Your answer should consist solely of the lines from the one with "cut_flower(skin, flower_frame)" through the one with "bpy.context.scene.collection.objects.link(empty)", copied exactly, endpoints included.

★ ★ ★ ★ ★ ★ ★

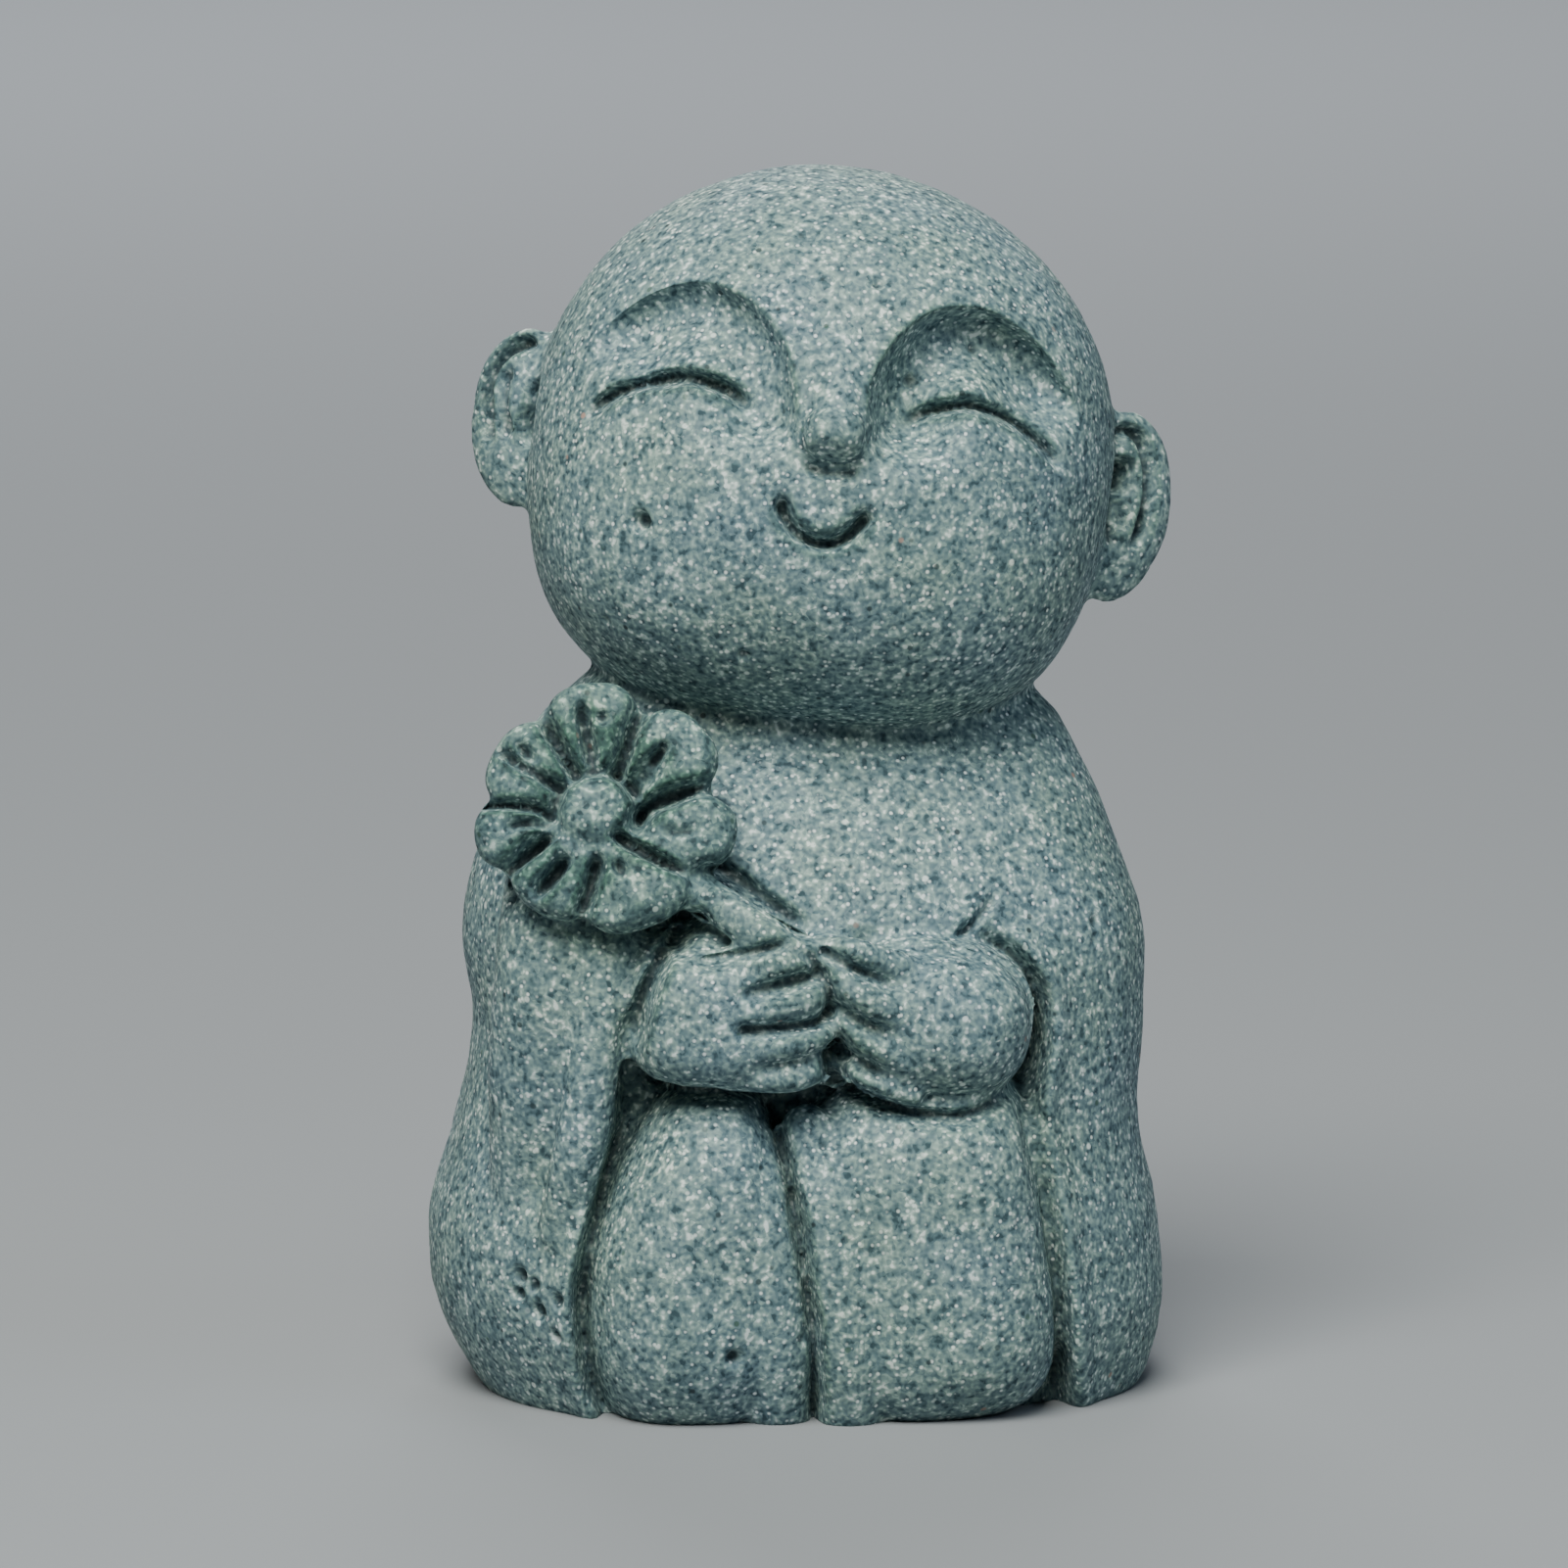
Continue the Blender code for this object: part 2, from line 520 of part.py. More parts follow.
# Ear rim and bowl in the ear's frame, as (x, z), for each side
EAR_RIMS = {
    -1: [(-1.4, 4.8), (0.0, 5.1), (1.3, 4.4), (2.2, 3.1), (2.5, 1.7), (2.3, -0.3), (1.8, -2.2)],
    1: [(-1.6, 3.5), (-1.0, 4.9), (0.3, 4.7), (1.2, 3.2), (1.6, 1.2), (1.6, -0.5), (1.3, -2.1),
        (0.5, -3.4)],
}
EAR_BOWLS = {
    -1: [(-1.9, 2.6), (-1.7, 0.8), (-1.3, -0.4), (-1.3, -2.2)],
    1: [(-0.9, 3.0), (-0.8, 1.6), (-0.5, -0.2)],
}
EAR_RIM_WIDTH, EAR_RIM_DEPTH = 0.7, 1.1
EAR_BOWL_WIDTH, EAR_BOWL_DEPTH = 1.1, 1.5


def cut_ears(skin, frame):
    """Cuts the rim and the bowl of each ear."""
    for side in (-1, 1):
        place = ear_frame(frame, side)
        skin.groove(place, EAR_RIMS[side], EAR_RIM_WIDTH, EAR_RIM_DEPTH, reach=4.0)
        skin.groove(place, EAR_BOWLS[side], EAR_BOWL_WIDTH, EAR_BOWL_DEPTH, reach=4.0, taper=0.0)


def cut_flower(skin, frame):
    """Parts the petals, rounds the centre and draws the veins."""
    def ray(angle, inner, outer):
        c, s = math.cos(math.radians(angle)), math.sin(math.radians(angle))
        return [(r * c, r * s) for r in np.linspace(inner, outer, 4)]

    for angle in PARTINGS:
        line = ray(angle, FLOWER_CENTRE, PARTING_REACH)
        skin.groove(frame, line, PARTING_WIDTH, PARTING_DEPTH, reach=5.0, taper=0.2)
    for angle, inner, outer, width, depth in VEINS:
        skin.groove(frame, ray(angle, inner, outer), width, depth, reach=5.0, taper=0.25)
    radius = FLOWER_CENTRE + RING_OFFSET
    x, z = FLOWER_CENTRE_PLACE
    ring = [(radius * math.cos(a) + x, radius * math.sin(a) + z)
            for a in np.linspace(0, 2 * math.pi, 13)]
    skin.groove(frame, ring, RING_WIDTH, RING_DEPTH, reach=5.0, taper=0.0)


# Lines cut into the front of the body, as (x, z), each with its width and depth
BODY_LINES = [
    # Above the stem
    ([(-8.8, 39.0), (-7.0, 38.0), (-4.5, 36.3), (-2.0, 34.5), (-0.8, 33.6)], 0.6, 0.8),
    # Between the legs
    ([(-3.6, 23.2), (-2.7, 18.7), (-2.0, 14.9), (-1.4, 10.8), (-0.8, 6.8), (-0.6, 1.9), (-0.5, -1.5)],
     0.7, 1.3),
    # Between each sleeve and leg
    ([(-12.8, 22.3), (-13.3, 20.2), (-14.4, 16.9), (-15.4, 13.3), (-16.0, 10.0), (-16.2, 6.5),
      (-15.6, 3.5), (-15.0, 0.8), (-14.6, -1.5)], 0.7, 1.0),
    ([(13.4, 24.0), (13.9, 20.5), (14.7, 16.8), (15.6, 12.2), (16.3, 7.5), (16.6, 1.2), (16.6, -1.5)],
     0.7, 1.1),
    # Between each hand and sleeve
    ([(-10.2, 33.4), (-11.2, 31.9), (-12.2, 30.0), (-12.7, 27.8), (-12.9, 26.2), (-13.0, 24.6)], 0.75, 1.6),
    ([(9.9, 32.7), (11.6, 32.1), (13.3, 30.9), (14.5, 28.5), (14.8, 25.6), (14.0, 23.2), (12.4, 22.2)],
     0.75, 1.0),
    # Under the hands
    ([(-12.6, 23.8), (-10.2, 23.1), (-5.6, 22.9), (-0.5, 23.0)], 0.7, 1.2),
    ([(0.1, 24.0), (3.8, 22.3), (6.5, 21.5), (9.8, 21.4), (13.0, 22.6)], 0.7, 1.2),
    # Between the hands
    ([(-2.1, 33.7), (-1.0, 32.4), (-0.3, 31.2), (0.1, 30.1), (0.3, 28.3), (0.9, 27.0), (0.3, 26.2),
      (0.0, 25.2), (0.1, 23.3)], 0.55, 1.0),
    # Between the fingers of each hand
    ([(-9.4, 32.2), (-6.2, 32.8), (-3.8, 33.4), (-2.4, 33.9)], 0.5, 0.6),
    ([(-7.1, 30.1), (-4.3, 30.6), (-0.5, 31.5)], 0.6, 0.9),
    ([(-6.3, 27.8), (-3.8, 27.9), (-1.0, 28.1), (0.1, 28.7)], 0.5, 1.1),
    ([(-6.0, 24.9), (-3.0, 25.5), (-0.2, 26.3)], 0.55, 0.4),
    ([(-0.6, 33.2), (1.4, 32.1), (3.6, 31.0), (5.0, 30.0)], 0.5, 0.9),
    ([(0.4, 29.5), (2.4, 28.2), (4.8, 26.8)], 0.6, 0.7),
    ([(0.2, 26.6), (2.2, 25.4), (4.8, 24.1)], 0.6, 0.8),
    # Fold of the cloth over the arm, and the crease under it
    ([(12.7, 36.2), (11.5, 34.9), (10.3, 33.7), (9.0, 32.7)], 0.5, 0.7),
    ([(3.6, 33.2), (5.6, 32.9), (7.4, 32.6), (9.4, 32.5), (11.6, 31.8)], 0.6, 0.8),
]
LINE_TAPER = 0.2
# Shallow hollow behind each sleeve, as (x, z), with its width and depth
BACK_HOLLOW = [(11.5, 42.0), (13.6, 33.0), (14.2, 22.0), (13.4, 9.0), (12.6, 1.0)]
BACK_HOLLOW_WIDTH, BACK_HOLLOW_DEPTH = 3.2, 0.6


def cut_body(skin, frame):
    """Cuts the lines between sleeves, legs, hands and fingers, and hollows the back."""
    front = frame @ basis((0, -16.0, 0), (1, 0, 0), (0, 1, 0))
    for line, width, depth in BODY_LINES:
        skin.groove(front, line, width, depth, reach=9.0, taper=LINE_TAPER)
    back = frame @ basis((0, 16.0, 0), (-1, 0, 0), (0, -1, 0))
    for side in (-1, 1):
        line = [(side * x, z) for x, z in BACK_HOLLOW]
        skin.groove(back, line, BACK_HOLLOW_WIDTH, BACK_HOLLOW_DEPTH, reach=12.0, taper=0.3)


def stone_material():
    """Green-grey bonded stone, matt."""
    stone = bpy.data.materials.new("green_grey_cast_stone")
    stone.use_nodes = True
    shader = stone.node_tree.nodes["Principled BSDF"]
    shader.inputs["Base Color"].default_value = STONE_COLOUR
    shader.inputs["Roughness"].default_value = STONE_ROUGHNESS
    shader.inputs["Metallic"].default_value = 0.0
    return stone


def frames():
    """Where the body, the head and the flower stand, in layout millimetres."""
    body = Matrix.Diagonal((ROBE_WIDTH / METRES / LAYOUT_ROBE_WIDTH,
                            ROBE_DEPTH / METRES / LAYOUT_ROBE_DEPTH, 1, 1))
    head_size = HEAD_WIDTH / METRES / LAYOUT_HEAD_WIDTH
    head_frame = turned(HEAD_PLACE, pitch=HEAD_PITCH, roll=HEAD_ROLL, yaw=HEAD_YAW)
    flower_size = FLOWER_DIAMETER / METRES / LAYOUT_FLOWER_DIAMETER
    flower_frame = body @ turned(FLOWER_PLACE, pitch=FLOWER_PITCH, yaw=FLOWER_YAW)
    return body, head_frame @ Matrix.Scale(head_size, 4), flower_frame @ Matrix.Scale(flower_size, 4)


def carved_figure(cell=SKIN_CELL, softening=SKIN_SOFTENING):
    """The whole figure as one carved skin, in layout millimetres."""
    body, head_frame, flower_frame = frames()
    masses = robe(body) + legs(body) + hands(body) + stem(body)
    masses += head(head_frame) + flower(flower_frame)
    figure = joined(masses, NAME)
    one_skin(figure, cell, softening)
    skin = Skin(figure.data)
    cut_face(skin, head_frame)
    cut_ears(skin, head_frame)
    cut_flower(skin, flower_frame)
    cut_body(skin, body)
    skin.store()
    return figure


def main():
    for old in list(bpy.data.objects):
        bpy.data.objects.remove(old, do_unlink=True)
    figure = carved_figure()
    thinned(figure, SKIN_TRIANGLES)
    cut_flat(figure)
    figure.data.transform(Matrix.Scale(METRES, 4))
    figure.data.shade_smooth()
    figure.data.materials.append(stone_material())
    group = bpy.data.collections.new(NAME)
    bpy.context.scene.collection.children.link(group)
    for holder in list(figure.users_collection):
        holder.objects.unlink(figure)
    group.objects.link(figure)


if __name__ == "__main__":
    main()
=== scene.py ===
"""Looks of a small cast-stone garden figure: a child monk who holds a daisy.

The figure is one casting of bonded sandstone. It is modelled in millimetres, facing
-Y with its base on z = 0: rounded masses are run together into one skin, the skin is
softened as a worn mould softens it, and the carving is then cut into it. The skin is
brought to metres at the end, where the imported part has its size.
"""

import logging
import math
from dataclasses import dataclass, field, replace
from enum import Enum
from typing import Any, Iterable, Sequence

import bmesh
import bpy
import numpy as np
from mathutils import Euler, Matrix, Vector


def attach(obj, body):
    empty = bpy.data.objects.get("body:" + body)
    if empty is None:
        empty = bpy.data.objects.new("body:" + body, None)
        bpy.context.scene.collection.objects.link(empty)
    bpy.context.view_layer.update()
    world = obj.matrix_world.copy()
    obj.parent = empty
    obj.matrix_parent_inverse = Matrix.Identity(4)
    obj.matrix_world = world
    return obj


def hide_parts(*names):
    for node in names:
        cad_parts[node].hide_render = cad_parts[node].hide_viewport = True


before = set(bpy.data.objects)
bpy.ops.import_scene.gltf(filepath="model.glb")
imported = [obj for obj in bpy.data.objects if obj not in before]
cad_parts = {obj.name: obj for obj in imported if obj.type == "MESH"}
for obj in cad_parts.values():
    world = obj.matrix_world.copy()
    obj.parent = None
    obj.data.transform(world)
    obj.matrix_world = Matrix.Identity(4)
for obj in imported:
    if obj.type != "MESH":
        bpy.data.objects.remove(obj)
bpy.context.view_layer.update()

Array = np.ndarray
Point2 = tuple[float, float]
Point3 = tuple[float, float, float]
Point4 = tuple[float, float, float, float]
Stations = tuple[Point2, ...]
Object = bpy.types.Object
Socket = bpy.types.NodeSocket
Tree = bpy.types.NodeTree

LOG = logging.getLogger("garden_figure")
METRES = 0.001
CAD_NODE = "monk_statue"
# What the lights and the camera look at, in metres
FIGURE_MIDDLE = (-0.0011, 0.0, 0.0415)
# From the body's middle to the upright planes that it is carved from, in millimetres
BODY_FACE = 16.0
# Distance between the bends of a hand-cut line, in millimetres
WANDER_SIZE = 1.6
# Where a mass turns from its own level to its base level, downwards, in shares of its height
BASE_BLEND = (-0.2, 0.7)
BALL_SEGMENTS, BALL_RINGS = 128, 96


class Side(Enum):
    """Which half of the figure a mirrored feature is on, as the sign of its x."""

    VIEWER_LEFT = -1
    VIEWER_RIGHT = 1


class Section(Enum):
    """Section of a cut line, as its width (above, below) in shares of its half width."""

    ROUND = (1.0, 1.0)
    SHARP_ABOVE = (0.5, 1.4)
    SHARP_BELOW = (1.3, 0.6)


# Numbers and lines ---------------------------------------------------------------


def step(x: Array | float, start: float, end: float) -> Array:
    """Rises smoothly from 0 at start to 1 at end."""
    t = np.clip((np.asarray(x, float) - start) / (end - start), 0, 1)
    return t * t * (3 - 2 * t)


def smooth_read(stations: Stations, at: float) -> float:
    """Reads a smooth curve through (position, value) stations.

    Args:
        stations: Points that the curve passes through, positions rising.
        at: Position to read, held to the stations' range.

    Returns:
        The curve's value there.
    """
    x, y = np.array(stations, float).T
    slope = np.gradient(y, x)
    at = float(np.clip(at, x[0], x[-1]))
    i = int(np.clip(np.searchsorted(x, at) - 1, 0, len(x) - 2))
    span = x[i + 1] - x[i]
    t = (at - x[i]) / span
    rise = (2 * t**3 - 3 * t**2 + 1) * y[i] + (3 * t**2 - 2 * t**3) * y[i + 1]
    lean = (t**3 - 2 * t**2 + t) * slope[i] + (t**3 - t**2) * slope[i + 1]
    return float(rise + lean * span)


def smooth_line(points: Sequence[Sequence[float]], steps: int = 10) -> Array:
    """Draws a smooth line through a few points.

    Args:
        points: Points with any number of coordinates.
        steps: Points to give for each span.

    Returns:
        The line as an array of closer points.
    """
    p = np.array(points, float)
    p = np.vstack([2 * p[0] - p[1], p, 2 * p[-1] - p[-2]])
    t = np.linspace(0, 1, steps, endpoint=False)[:, None]
    spans = []
    for a, b, c, d in zip(p, p[1:], p[2:], p[3:]):
        spans.append(0.5 * (2 * b + (c - a) * t + (2 * a - 5 * b + 4 * c - d) * t**2
                            + (3 * b - a - 3 * c + d) * t**3))
    return np.vstack(spans + [p[-2:-1]])


def distance_to(route: Array, places: Array) -> tuple[Array, Array, Array]:
    """Measures places against a flat line.

    Args:
        route: Points of the line, as (x, z).
        places: Places to measure, as (x, z).

    Returns:
        Distance to the line, side of it (1 on the left of its run), share along it.
    """
    start, run = route[:-1], route[1:] - route[:-1]
    length = np.linalg.norm(run, axis=1)
    before = np.concatenate([[0], np.cumsum(length)])
    best = np.full(len(places), np.inf)
    side, share = np.zeros(len(places)), np.zeros(len(places))
    for a, d, size, done in zip(start, run, length, before):
        offset = places - a
        t = np.clip(offset @ d / size**2, 0, 1)
        gap = np.linalg.norm(offset - t[:, None] * d, axis=1)
        closer = gap < best
        best[closer] = gap[closer]
        side[closer] = np.sign(d[0] * offset[closer, 1] - d[1] * offset[closer, 0])
        share[closer] = (done + t[closer] * size) / before[-1]
    return best, side, share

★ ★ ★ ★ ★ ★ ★

■ Complete answer
    cut_flower(skin, flower_frame)
    cut_body(skin, body)
    skin.store()
    return figure


def main():
    for old in list(bpy.data.objects):
        bpy.data.objects.remove(old, do_unlink=True)
    figure = carved_figure()
    thinned(figure, SKIN_TRIANGLES)
    cut_flat(figure)
    figure.data.transform(Matrix.Scale(METRES, 4))
    figure.data.shade_smooth()
    figure.data.materials.append(stone_material())
    group = bpy.data.collections.new(NAME)
    bpy.context.scene.collection.children.link(group)
    for holder in list(figure.users_collection):
        holder.objects.unlink(figure)
    group.objects.link(figure)


if __name__ == "__main__":
    main()
=== scene.py ===
"""Looks of a small cast-stone garden figure: a child monk who holds a daisy.

The figure is one casting of bonded sandstone. It is modelled in millimetres, facing
-Y with its base on z = 0: rounded masses are run together into one skin, the skin is
softened as a worn mould softens it, and the carving is then cut into it. The skin is
brought to metres at the end, where the imported part has its size.
"""

import logging
import math
from dataclasses import dataclass, field, replace
from enum import Enum
from typing import Any, Iterable, Sequence

import bmesh
import bpy
import numpy as np
from mathutils import Euler, Matrix, Vector


def attach(obj, body):
    empty = bpy.data.objects.get("body:" + body)
    if empty is None:
        empty = bpy.data.objects.new("body:" + body, None)
        bpy.context.scene.collection.objects.link(empty)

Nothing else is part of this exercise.